Don't let this happen to you! Since many employers are screening candidates using telephone interviews, it pays to prepare for them. Some points apply to all interviews; others are specific to phone interviews. Here's a few suggestions for surviving the phone interview.
Make sure you know about the company, its products and services, and how you could help them.
Postpone if their (unscheduled) call catches you by surprise
Angela could easily have said, "It's not a good time to talk. How about this afternoon?” Likewise, if you haven't done your company research, you can stall for time: "I'm excited about talking to you, but could we talk tomorrow instead?"
Make sure you are in a quiet room, and won't be disturbed. Have a quality phone available. We all know how annoying it can be to try to talk when someone's cell phone keeps cutting out.
Part of your preparation should include having your resume, important points of your company research, your talking points, and questions you want to ask. Have several stories prepared to illustrate times you were most effective. Take advantage of the positive side of phone interviews-they can't see your notes.
In person, you communicate with the way you're dressed, your handshake, smile, gestures, and other body language. Over the phone, your voice alone will make the impression. Make sure you sound upbeat. Practice interviewing over the phone with a friend or spouse to get comfortable with it.

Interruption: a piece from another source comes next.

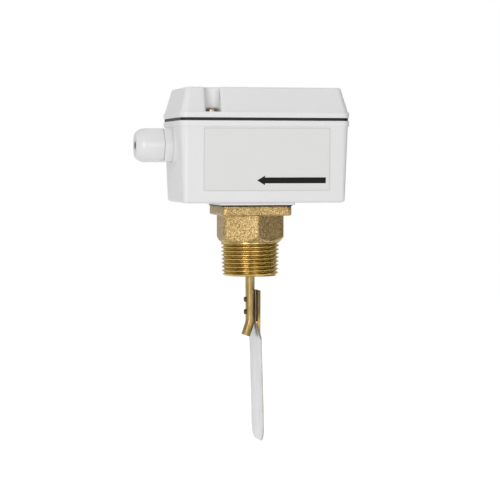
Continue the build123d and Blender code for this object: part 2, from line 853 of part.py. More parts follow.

Some people find tape recorders helpful.
Keep Your Answers Short--and probe
You've probably heard the adage, "You've got two ears and only one mouth for a reason." Don't drone on and on. Answer the question and have probing questions of your own. Find out what the boss wants, why he/she is hiring and what problems the boss hopes you'll be able to solve.
Smile and relax
Take a tip from successful telemarketers who put a mirror in front of them to remind themselves to smile. Although they can't see you, the smile is conveyed in your voice. Take deep breaths and speak distinctly.
Ask the names of all interviewers
If there is more than one interviewer, carefully write the names and titles of all the interviewers and occasionally use their names when responding to their questions: "Nancy, the first thing I would do in such a situation..." Make sure you have the correct spellings so you can send each one a thank you note.
Keep track of what you have discussed
Go into the interview with an agenda: these are the points I want to convey during the interview. As you make each point, cross it off so that you won't repeat it, and you can see clearly what else is on your list.
Find out follow up procedures
Find out how to follow up with the interviewers, what the next step in the process will be, and ask if they would like you to provide any additional information.
Send a thank you
Promptly send a thank you letter to all the interviewers. This often-overlooked courtesy can make a big difference. One employer recently said that although he’d been impressed with a woman he’d interviewed, he was disappointed that she hadn't sent a thank you note. She didn't get the job.
As with any interview, preparation and follow through are the keys to success.